Exercise objective -> Begin at the first line below and copy each line exactly, ending with the line where "on stalks, feelers" appears.

Source excerpt start

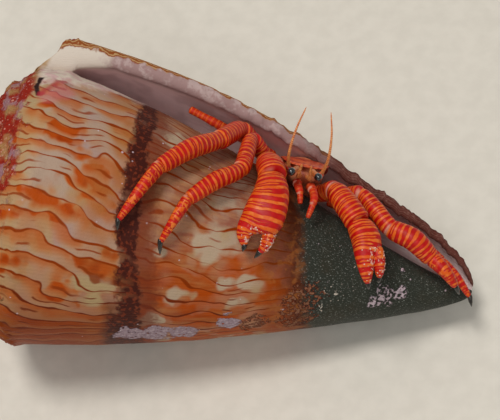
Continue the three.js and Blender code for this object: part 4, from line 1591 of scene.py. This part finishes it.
@dataclass
class HeadLimbs:
    """Eyes on stalks, feelers and mouth limbs of one side of the head."""

    hand: Hand
    middle_x: float = 38.7
    stalk: tuple[Point, Point] = ((1.15, 13.15, 6.1), (1.95, 12.4, 11.1))
    antennule: tuple[Point, Point, Point] = ((0.5, 12.2, 6.3), (0.9, 11.9, 9.4), (0.7, 13.8, 12.0))
    antenna: tuple[Point, Point] = ((2.3, 12.4, 5.4), (2.6, 13.0, 8.2))
    whip: tuple[Point, ...] = ((2.62, 13.1, 8.3), (3.0, 15.2, 11.4), (2.7, 18.8, 12.9), (1.9, 22.3, 12.2))
    mouth: dict[Hand, tuple[Point, ...]] = field(default_factory=lambda: {
        Hand.LEFT: ((39.9, 10.6, 6.0), (40.2, 10.6, 8.1), (40.9, 9.0, 10.2), (40.5, 5.9, 11.2)),
        Hand.RIGHT: ((38.0, 11.0, 6.0), (38.0, 10.7, 8.0), (38.6, 9.5, 9.2), (39.0, 7.8, 9.6)),
    })

    def at(self, place: Point) -> Point:
        """A place given from the crab's middle, on this side of it."""
        return (self.middle_x + self.hand.value * place[0], place[1], place[2])

    def build(self, finishes: dict[str, bpy.types.Material]) -> None:
        """Makes this side's eye, feelers and mouth limb."""
        side = self.hand.name.lower()
        root, end = self.at(self.stalk[0]), self.at(self.stalk[1])
        stalk = Tube(
            f"eyestalk_{side}_column",
            [root, end],
            rounded([(0.0, 0.0), (0.03, 0.42), (0.2, 0.5), (0.5, 0.43), (0.85, 0.5), (0.97, 0.52), (1.0, 0.3)]),
            columns=28,
            rows=50,
        ).build()
        finish_piece(stalk, finishes["stalk"], [f"eyestalk_{side}"])
        axis = np.array(end) - np.array(root)
        axis /= np.linalg.norm(axis)
        eye = Tube(
            f"eye_{side}_cornea",
            [tuple(np.array(end) - axis * 0.12), tuple(np.array(end) + axis * 1.5)],
            [(s, 0.64 * math.sqrt(max(0.0, 1.0 - (2.0 * s - 1.0) ** 2))) for s in np.linspace(0, 1, 60)],
            columns=32,
            rows=32,
        ).build()
        finish_piece(eye, finishes["eye"], [f"eye_{side}"])
        antennule = Tube(
            f"antennule_{side}_segments",
            [self.at(p) for p in self.antennule],
            rounded([(0.0, 0.0), (0.02, 0.3), (0.2, 0.34), (0.45, 0.26), (0.5, 0.34), (0.8, 0.24), (0.97, 0.16), (1.0, 0.0)]),
            columns=20,
            rows=70,
        ).build()
        finish_piece(antennule, finishes["feeler"], [f"antennule_{side}"])
        antenna = Tube(
            f"antenna_{side}_stem",
            [self.at(p) for p in self.antenna],
            rounded([(0.0, 0.0), (0.03, 0.5), (0.3, 0.6), (0.48, 0.44), (0.55, 0.52), (0.9, 0.42), (0.98, 0.32), (1.0, 0.0)]),
            columns=24,
            rows=50,
        ).build()
        finish_piece(antenna, finishes["plate"], [f"antenna_{side}"])
        whip = Tube(
            f"antenna_whip_{side}_thread",
            [self.at(p) for p in self.whip],
            rounded([(0.0, 0.0), (0.01, 0.27), (0.5, 0.2), (0.95, 0.1), (1.0, 0.03)]),
            columns=14,
            rows=200,
            ring_relief=0.08,
            period_mm=0.32,
        ).build()
        finish_piece(whip, finishes["feeler"], [f"antenna_whip_{side}"])
        mouth = Tube(
            f"maxilliped_{side}_segments",
            list(self.mouth[self.hand]),
            segment_profile([0.0, 0.36, 0.72, 1.0], [(0.6, 0.72, 0.7), (0.6, 0.64, 0.55), (0.48, 0.46, 0.34)]),
            columns=28,
            rows=100,
            pale=(0.36, 0.72),
            pale_reach=0.03,
        ).build()
        finish_piece(mouth, finishes["mouth"], [f"maxilliped_{side}"])


@dataclass
class SmallLeg:
    """A short hind leg that holds the shell from inside."""

    name: str
    line: Sequence[Point]
    girth: tuple[float, float]

    def build(self, faint: bpy.types.Material) -> None:
        """Makes the leg as one jointed tube."""
        root, end = self.girth
        middle = (root + end) / 2.0
        profile = segment_profile([0.0, 0.38, 0.7, 1.0], [(root, root, middle), (middle, middle, middle), (middle, end, end)])
        leg = Tube(f"{self.name}_segments", self.line, profile, pale=(0.38, 0.7), columns=28, rows=90).build()
        finish_piece(leg, faint, [self.name])


# ------------------------------------------------------------------- stage ----


@dataclass
class Stage:
    """The pale floor, the soft lights and the camera."""

    aim: Point = (31.7, 5.3, 0.0)
    distance_mm: float = 250.0
    lean_degrees: float = 12.0
    view_width_mm: float = 79.37
    sensor_mm: float = 36.0
    floor_size: float = 1.6

    def camera(self) -> None:
        """Puts the camera over the opening, leaning a little to one side."""
        bpy.ops.object.camera_add()
        camera = bpy.context.object
        camera.name = "camera"
        camera.data.sensor_width = self.sensor_mm
        camera.data.lens = self.sensor_mm * self.distance_mm / self.view_width_mm
        camera.data.clip_start = 0.01
        lean = math.radians(self.lean_degrees)
        right = POSE.direction((math.cos(lean), math.sin(lean), 0.0))
        up = POSE.direction((-math.sin(lean), math.cos(lean), 0.0))
        back = POSE.direction((0.0, 0.0, 1.0))
        place = POSE.place(np.array([[self.aim[0], self.aim[1], self.distance_mm]]))[0]
        turn = Matrix((right, up, back)).transposed().to_4x4()
        camera.matrix_world = Matrix.Translation(Vector(place)) @ turn
        bpy.context.scene.camera = camera

    def floor(self) -> None:
        """Lays a pale floor under the shell."""
        bpy.ops.object.select_all(action="DESELECT")
        bpy.ops.mesh.primitive_plane_add(size=self.floor_size)
        floor = bpy.context.object
        floor.name = "floor"
        paint = Paint("pale_floor")
        speckle = paint.noise(3.0, 3.0)
        colour = paint.mix(paint.step(speckle, 0.3, 0.7), hex_colour("d8d2c6"), hex_colour("dfd9cd"))
        floor.data.materials.append(paint.finish(colour, 0.6))

    def lamp(self, name: str, place: Point, size: float, watts: float, tint: Colour) -> None:
        """Hangs one soft light that looks at the shell."""
        bpy.ops.object.light_add(type="AREA", location=place)
        lamp = bpy.context.object
        lamp.name = name
        lamp.data.shape = "DISK"
        lamp.data.size = size
        lamp.data.energy = watts
        lamp.data.color = tint
        aim = Vector((0.0, 0.0, 0.02)) - Vector(place)
        lamp.rotation_euler = aim.to_track_quat("-Z", "Y").to_euler()

    def build(self) -> None:
        """Sets up everything round the model."""
        self.camera()
        self.floor()
        self.lamp("key_light", (-0.14, -0.04, 1.02), 0.3, 5.3, (1.0, 0.975, 0.94))
        self.lamp("fill_light", (0.12, -0.6, 0.86), 0.5, 2.3, (0.94, 0.97, 1.0))
        world = bpy.data.worlds.new("studio")
        world.use_nodes = True
        world.node_tree.nodes["Background"].inputs["Color"].default_value = (1.0, 0.97, 0.92, 1.0)
        world.node_tree.nodes["Background"].inputs["Strength"].default_value = 0.3
        bpy.context.scene.world = world
        bpy.context.scene.view_settings.view_transform = "Standard"


# ---------------------------------------------------------------- the crab ----

WALKING_LEGS = (
    WalkingLeg(
        "leg2_right",
        ((34, 13, 1), (29.8, 16, 5.6), (29, 11, 12.6), (22.4, 4.9, 18.7), (19.8, -2.1, 18.9)),
        (20.1, -3.9, 18),
        0.88,
    ),
    WalkingLeg(
        "leg3_right",
        ((33.3, 13.6, -2.4), (27.8, 17.3, 3), (24.9, 14.8, 9.9), (17.3, 8.7, 18.7), (13.2, -0.2, 20.6)),
        (13.4, -1.7, 20),
        1.0,
    ),
    WalkingLeg(
        "leg2_left",
        ((44, 10.2, 0.4), (48.2, 11.2, 3.2), (53.6, 7.1, 5.9), (60.9, 3.7, 6.4), (65.3, 0.3, 6.6)),
        (66.2, -0.8, 5.6),
        1.2,
        0.8,
    ),
    WalkingLeg(
        "leg3_left",
        ((44.6, 9.9, -2.6), (50, 9.4, -0.8), (56.2, 6.0, 1.4), (63.0, 3.4, 2.6), (68.2, -0.9, 3.6)),
        (68.8, -2.3, 3.4),
        0.84,
        arches=(0.0, 0.1, 0.3, 0.9),
    ),
)
PINCERS = (
    Pincer(
        "pincer_right",
        ((35.2, 12, 3.4), (32.8, 13.1, 7.6), (34, 11, 12.1)),
        bend=((33.8, 7.6, 14.9), (32.8, 4.2, 16.2), (31.8, 1.8, 16.3)),
        across=(1, 0.22, 0.1),
        wrist=2.2,
        fixed_side=[
            (0.0, 0.0), (0.01, 1.5), (0.05, 2.1), (0.18, 2.2), (0.32, 2.3), (0.46, 2.4), (0.6, 2.3),
            (0.68, 2.15), (0.77, 1.85), (0.88, 1.25), (0.96, 0.7), (1.0, 0.3),
        ],
        open_side=[
            (0.0, 0.0), (0.01, 1.5), (0.05, 2.15), (0.16, 2.7), (0.32, 3.3), (0.46, 3.8), (0.58, 4.1),
            (0.66, 3.85), (0.71, 2.9), (0.75, 1.8), (0.8, 1.2), (0.9, 0.75), (0.96, 0.5), (1.0, 0.3),
        ],
        thickness=[
            (0.0, 0.0), (0.01, 1.2), (0.05, 1.75), (0.18, 2.1), (0.4, 2.35), (0.6, 2.2), (0.72, 1.5),
            (0.8, 1.15), (0.9, 0.8), (0.96, 0.5), (1.0, 0.3),
        ],
        fixed_root=(32, 0, 16),
        fixed_tip=(31.9, -1, 15.7),
        moving=((34.4, 4.4, 15.6), (35.2, 2.3, 16.3), (35.0, 0.6, 16.2), (34.4, -0.5, 15.7)),
        moving_tip=(33.8, -1.6, 15.4),
        moving_girth=1.05,
        fork_share=0.75,
        lean=0.22,
    ),
    Pincer(
        "pincer_left",
        ((41.4, 9.9, 3.2), (43.8, 10.9, 6.2), (48.3, 6.8, 10)),
        bend=((49.6, 4.4, 11.6), (50.3, 1.9, 12.7), (50.9, -0.3, 12.7)),
        across=(0.95, 0.2, -0.25),
        wrist=2.05,
        fixed_side=[
            (0.0, 0.0), (0.01, 1.4), (0.05, 1.85), (0.15, 1.95), (0.35, 1.95), (0.55, 1.75), (0.7, 1.45),
            (0.85, 1.0), (0.95, 0.6), (1.0, 0.3),
        ],
        open_side=[
            (0.0, 0.0), (0.01, 1.4), (0.05, 2.0), (0.15, 2.4), (0.3, 2.6), (0.42, 2.5), (0.5, 2.0),
            (0.56, 1.45), (0.7, 1.2), (0.85, 0.85), (0.95, 0.5), (1.0, 0.3),
        ],
        thickness=[
            (0.0, 0.0), (0.01, 1.1), (0.05, 1.6), (0.2, 1.85), (0.45, 1.8), (0.6, 1.35), (0.8, 0.95),
            (0.95, 0.55), (1.0, 0.3),
        ],
        fixed_root=(51.4, -1.8, 12.1),
        fixed_tip=(51.8, -2.7, 11.8),
        moving=((51.5, 3.9, 12.0), (52.3, 1.8, 12.6), (52.7, 0.4, 12.5), (52.9, -0.6, 11.9)),
        moving_tip=(53, -1.5, 11.6),
        moving_girth=0.95,
        fork_share=0.5,
        lean=0.0,
    ),
)
SMALL_LEGS = (
    SmallLeg("leg4_right", ((33.8, 14.5, -5), (29.3, 15.9, -3), (23.8, 17.6, -1.2), (18.9, 19, -0.5)), (0.9, 0.6)),
    SmallLeg("leg4_left", ((43.7, 9.3, -5.2), (47.5, 8.6, -3.9), (51.6, 7.2, -3.1)), (0.75, 0.5)),
    SmallLeg("leg5_right", ((33.6, 11.7, -7), (31, 12.4, -7), (28.6, 13.2, -7.6)), (0.5, 0.4)),
    SmallLeg("leg5_left", ((42.7, 7.5, -8), (45.4, 6.8, -7.4), (47.2, 6.2, -7.2)), (0.5, 0.4)),
)


def crab_finishes() -> dict[str, bpy.types.Material]:
    """Every finish of the crab, by the name of what wears it."""
    return {
        "ringed": BandedFinish("ringed_limb").material(),
        "broad": BandedFinish("broad_ringed_limb", period_mm=1.05, orange_share=0.4, forks=1.6).material(),
        "fine": BandedFinish("fine_ringed_limb", period_mm=0.76, orange_share=0.4).material(),
        "blotched": BandedFinish("blotched_limb", Rings.BLOTCHED).material(),
        "faint": BandedFinish("faint_limb", Rings.FAINT, period_mm=0.8).material(),
        "mouth": BandedFinish("mouth_limb", Rings.FAINT, period_mm=0.7, orange=hex_colour("d8481c")).material(),
        "horn": PlainFinish("black_horn", hex_colour("0d0b0a"), hex_colour("2a211b"), roughness=0.28, coat=0.5).material(),
        "granule": PlainFinish("pale_granule", hex_colour("dcae9c"), hex_colour("f0dccf"), mottle_mm=0.3, roughness=0.4).material(),
        "skin": PlainFinish(
            "soft_skin", hex_colour("a84426"), hex_colour("d9825a"), mottle_mm=1.6, grain_depth_mm=0.06, roughness=0.36
        ).material(),
        "plate": PlainFinish("carapace", hex_colour("a8180c"), hex_colour("de5f28"), mottle_mm=0.9, roughness=0.36).material(),
        "stalk": PlainFinish(
            "eyestalk", hex_colour("cf5a1c"), hex_colour("f0a050"), mottle_mm=0.5, roughness=0.34, ring_mm=1.3
        ).material(),
        "feeler": PlainFinish(
            "feeler", hex_colour("b8481a"), hex_colour("eba45c"), mottle_mm=0.4, roughness=0.4, ring_mm=0.32
        ).material(),
        "eye": EyeFinish().material(),
    }


def main() -> None:
    """Builds the shell, the crab and the stage, in that order."""
    logging.basicConfig(level=logging.INFO, format="%(message)s", stream=sys.stdout)
    shell = ConeShell()
    shell.build()
    finishes = crab_finishes()
    Body(shell.whorl).build(finishes["skin"], finishes["plate"])
    for hand in Hand:
        HeadLimbs(hand).build(finishes)
    for leg in WALKING_LEGS:
        leg.build(finishes["ringed"], finishes["blotched"], finishes["horn"])
    for arm in PINCERS:
        arm.build(*(finishes[key] for key in ("fine", "broad", "blotched", "horn", "granule")))
    for small in SMALL_LEGS:
        small.build(finishes["faint"])
    Stage().build()
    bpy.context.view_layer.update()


if __name__ == "__main__":
    main()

Source excerpt end

Solved exercise ->
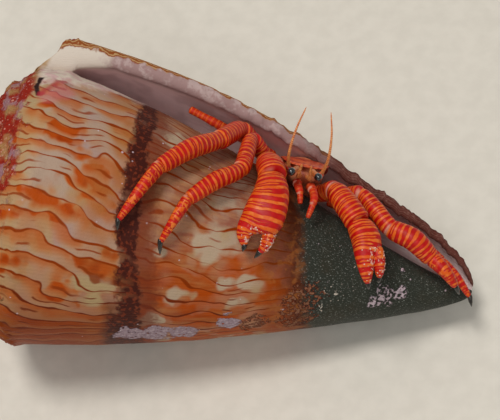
Continue the three.js and Blender code for this object: part 4, from line 1591 of scene.py. This part finishes it.
@dataclass
class HeadLimbs:
    """Eyes on stalks, feelers and mouth limbs of one side of the head."""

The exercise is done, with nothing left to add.